Antes de julgar seriamente, devemos eliminar do julgamento todos os candidatos que têm nomes políticos jocosos ou propositalmente engraçados, que tenham propagandas políticas que faltam com o decoro, com a seriedade, que façam piada ou que infundam um ar de comédia a um assunto tão sério. O último que fez isso e se deu bem, se mostrou uma decepção. Meu primeiro critério pessoal é ficha criminal: um candidato que já cometeu crimes políticos ou que tenham relação com a políti­ca local, deve ser evitado. Se ele cometeu outros crimes, não políticos e não relacionados à política, é justo lhe dar uma chance. O segundo critério, para desempate do primeiro, é a profissão. Prefiro sempre os candidatos que têm profissões públicas, não por serem melhores ou piores, mas porque, para novos candidatos, me é urgente assegurar que eles terão preferência pelas coisas públicas: o Estado se ocupa do que é público e apenas secundariamente do que é privado. Assim, eu não iria querer um Estado que descuida das coisas públicas, que são dele, para cuidar das coisas dos outros, embora nem por isso as deva atrapalhar ou destruir. Então, o público deve ter prioridade sobre o pri­vado e profissionais públicos sabem das vicissitudes encontradas em seus ofícios, o que significa que eles têm clarividência, ao menos, dos problemas que devem ser enfrentados na coisa pública. Filiação partidária é o critério seguinte, o qual é usado para desempatar caso haja empate no critério anterior. Isso porque filiação partidária não diz muito hoje: com candidatos mudando de partido, às vezes como quem muda de roupa, é possível ver que "ideologia de partido" é um conceito desacre­ditado. Ainda acontece, é verdade, mas não com frequência a ponto de filiação partidária ser primei­ro critério. Eu diria de quais partidos eu gosto se isso não contradissesse o que eu disse no começo sobre não acatar recomendações de candidato de terceiros.

Resumindo, temos o programa de dois casos. Caso 1: reeleição possível. Caso 2: reeleição impossível.

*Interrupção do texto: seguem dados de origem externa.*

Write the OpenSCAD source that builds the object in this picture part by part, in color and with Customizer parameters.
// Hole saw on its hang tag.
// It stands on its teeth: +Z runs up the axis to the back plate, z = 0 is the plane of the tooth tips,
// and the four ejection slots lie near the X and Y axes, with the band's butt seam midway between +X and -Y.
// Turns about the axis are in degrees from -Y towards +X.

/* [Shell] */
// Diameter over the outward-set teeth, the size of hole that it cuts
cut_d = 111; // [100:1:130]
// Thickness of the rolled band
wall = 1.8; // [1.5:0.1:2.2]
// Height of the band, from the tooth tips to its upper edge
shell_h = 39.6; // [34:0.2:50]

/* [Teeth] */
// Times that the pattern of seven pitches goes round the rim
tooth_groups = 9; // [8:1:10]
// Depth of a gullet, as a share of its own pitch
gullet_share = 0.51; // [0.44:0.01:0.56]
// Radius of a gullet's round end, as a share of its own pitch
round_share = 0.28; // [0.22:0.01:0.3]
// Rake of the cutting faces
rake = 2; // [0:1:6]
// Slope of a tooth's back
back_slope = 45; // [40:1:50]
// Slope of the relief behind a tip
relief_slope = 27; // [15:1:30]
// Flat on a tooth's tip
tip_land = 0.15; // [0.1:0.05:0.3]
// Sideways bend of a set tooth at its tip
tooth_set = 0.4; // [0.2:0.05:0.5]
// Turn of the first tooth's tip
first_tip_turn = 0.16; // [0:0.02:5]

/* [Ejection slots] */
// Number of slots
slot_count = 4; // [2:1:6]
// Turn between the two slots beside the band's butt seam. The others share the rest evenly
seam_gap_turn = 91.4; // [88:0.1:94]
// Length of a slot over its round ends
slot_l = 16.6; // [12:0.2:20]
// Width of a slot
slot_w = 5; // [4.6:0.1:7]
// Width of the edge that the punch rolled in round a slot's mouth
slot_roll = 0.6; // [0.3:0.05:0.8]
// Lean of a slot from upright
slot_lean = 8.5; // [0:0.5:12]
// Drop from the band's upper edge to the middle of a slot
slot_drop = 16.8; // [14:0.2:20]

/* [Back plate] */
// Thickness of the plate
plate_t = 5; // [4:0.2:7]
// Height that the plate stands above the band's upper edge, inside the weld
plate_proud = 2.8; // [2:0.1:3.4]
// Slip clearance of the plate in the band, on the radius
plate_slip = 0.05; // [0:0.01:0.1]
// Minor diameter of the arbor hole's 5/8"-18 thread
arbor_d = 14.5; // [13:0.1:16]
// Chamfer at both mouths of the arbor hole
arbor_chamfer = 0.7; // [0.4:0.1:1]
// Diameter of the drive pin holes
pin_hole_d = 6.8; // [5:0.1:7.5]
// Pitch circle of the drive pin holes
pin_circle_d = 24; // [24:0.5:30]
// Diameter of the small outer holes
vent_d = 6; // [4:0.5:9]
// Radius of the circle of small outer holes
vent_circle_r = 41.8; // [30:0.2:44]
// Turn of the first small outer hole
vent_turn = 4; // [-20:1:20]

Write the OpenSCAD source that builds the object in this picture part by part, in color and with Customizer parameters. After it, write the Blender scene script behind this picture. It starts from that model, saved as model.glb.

Caso 1: candidato fez bom trabalho em todos os critérios pessoais, reeleger. Se o candidato não fez um bom trabalho em todos os critérios pessoais, verificar perdas e ganhos do último mandato. Se o candidato não fez um bom trabalho em nenhum critério pessoal, não reeleger, seguir para caso 2.

Caso 2: eliminar todos os candidatos que não são sérios. Verificar quais candidatos atendem ao pri­meiro critério pessoal, eliminar os que não atendem e prosseguir. Verificar quais candidatos dos que sobraram atendem ao segundo critério pessoal, eliminar os que não atendem, prosseguir. Continuar testando todos os candidatos e eliminando aos que não atendem aos critérios pessoais, em ordem do mais importante ao menos importante. Caso faltem critérios e nenhum dos candidatos restou, anule seu voto. Caso faltem critérios e ainda há empate, tanto faz.